Records shown:
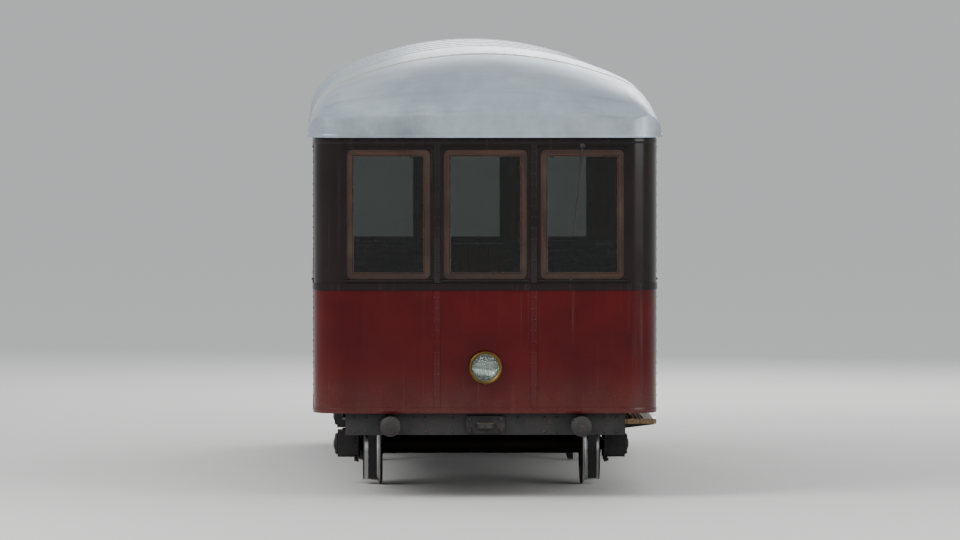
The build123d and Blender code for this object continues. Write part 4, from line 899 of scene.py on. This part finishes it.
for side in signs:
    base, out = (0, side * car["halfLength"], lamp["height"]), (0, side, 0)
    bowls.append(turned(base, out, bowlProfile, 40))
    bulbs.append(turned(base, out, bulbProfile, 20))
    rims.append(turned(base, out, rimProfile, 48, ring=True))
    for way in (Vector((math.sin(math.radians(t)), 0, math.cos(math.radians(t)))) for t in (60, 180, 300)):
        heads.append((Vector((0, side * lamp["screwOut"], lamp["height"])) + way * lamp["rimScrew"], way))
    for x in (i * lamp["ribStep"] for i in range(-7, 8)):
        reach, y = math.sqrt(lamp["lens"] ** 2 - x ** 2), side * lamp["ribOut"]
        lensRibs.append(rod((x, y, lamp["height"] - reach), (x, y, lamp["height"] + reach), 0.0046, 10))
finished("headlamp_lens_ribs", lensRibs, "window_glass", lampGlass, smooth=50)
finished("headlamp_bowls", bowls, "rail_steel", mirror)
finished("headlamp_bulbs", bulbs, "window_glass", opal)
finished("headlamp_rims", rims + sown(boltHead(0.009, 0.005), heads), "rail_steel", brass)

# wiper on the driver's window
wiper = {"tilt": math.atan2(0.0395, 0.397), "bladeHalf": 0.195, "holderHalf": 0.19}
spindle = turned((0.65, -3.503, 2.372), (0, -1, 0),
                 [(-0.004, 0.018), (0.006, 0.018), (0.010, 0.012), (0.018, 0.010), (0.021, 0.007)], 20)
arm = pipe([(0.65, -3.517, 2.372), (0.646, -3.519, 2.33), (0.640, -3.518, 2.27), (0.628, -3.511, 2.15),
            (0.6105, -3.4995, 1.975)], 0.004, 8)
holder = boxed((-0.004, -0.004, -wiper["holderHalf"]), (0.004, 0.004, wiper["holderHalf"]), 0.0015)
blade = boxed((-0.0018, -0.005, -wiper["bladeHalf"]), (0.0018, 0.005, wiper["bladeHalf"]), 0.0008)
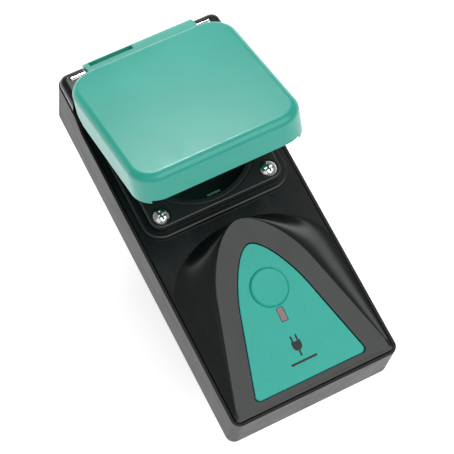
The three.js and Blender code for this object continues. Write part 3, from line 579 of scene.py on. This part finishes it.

Goal:
Return the entries above exactly, each one complete.

Task result:
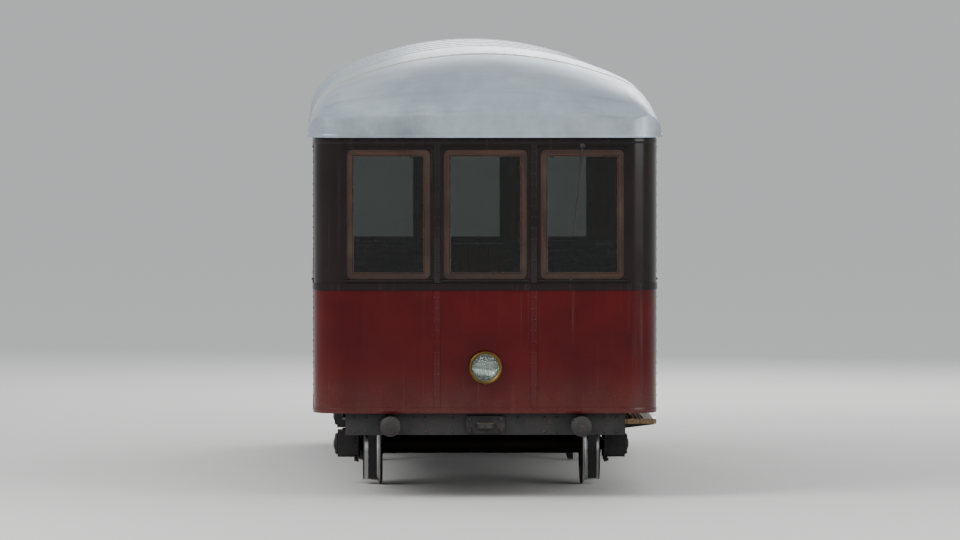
The build123d and Blender code for this object continues. Write part 4, from line 899 of scene.py on. This part finishes it.
for side in signs:
    base, out = (0, side * car["halfLength"], lamp["height"]), (0, side, 0)
    bowls.append(turned(base, out, bowlProfile, 40))
    bulbs.append(turned(base, out, bulbProfile, 20))
    rims.append(turned(base, out, rimProfile, 48, ring=True))
    for way in (Vector((math.sin(math.radians(t)), 0, math.cos(math.radians(t)))) for t in (60, 180, 300)):
        heads.append((Vector((0, side * lamp["screwOut"], lamp["height"])) + way * lamp["rimScrew"], way))
    for x in (i * lamp["ribStep"] for i in range(-7, 8)):
        reach, y = math.sqrt(lamp["lens"] ** 2 - x ** 2), side * lamp["ribOut"]
        lensRibs.append(rod((x, y, lamp["height"] - reach), (x, y, lamp["height"] + reach), 0.0046, 10))
finished("headlamp_lens_ribs", lensRibs, "window_glass", lampGlass, smooth=50)
finished("headlamp_bowls", bowls, "rail_steel", mirror)
finished("headlamp_bulbs", bulbs, "window_glass", opal)
finished("headlamp_rims", rims + sown(boltHead(0.009, 0.005), heads), "rail_steel", brass)

# wiper on the driver's window
wiper = {"tilt": math.atan2(0.0395, 0.397), "bladeHalf": 0.195, "holderHalf": 0.19}
spindle = turned((0.65, -3.503, 2.372), (0, -1, 0),
                 [(-0.004, 0.018), (0.006, 0.018), (0.010, 0.012), (0.018, 0.010), (0.021, 0.007)], 20)
arm = pipe([(0.65, -3.517, 2.372), (0.646, -3.519, 2.33), (0.640, -3.518, 2.27), (0.628, -3.511, 2.15),
            (0.6105, -3.4995, 1.975)], 0.004, 8)
holder = boxed((-0.004, -0.004, -wiper["holderHalf"]), (0.004, 0.004, wiper["holderHalf"]), 0.0015)
blade = boxed((-0.0018, -0.005, -wiper["bladeHalf"]), (0.0018, 0.005, wiper["bladeHalf"]), 0.0008)
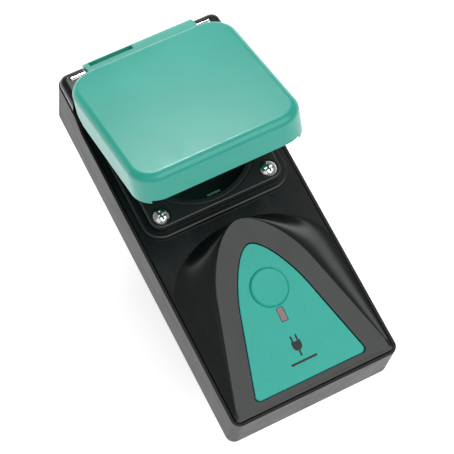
The three.js and Blender code for this object continues. Write part 3, from line 579 of scene.py on. This part finishes it.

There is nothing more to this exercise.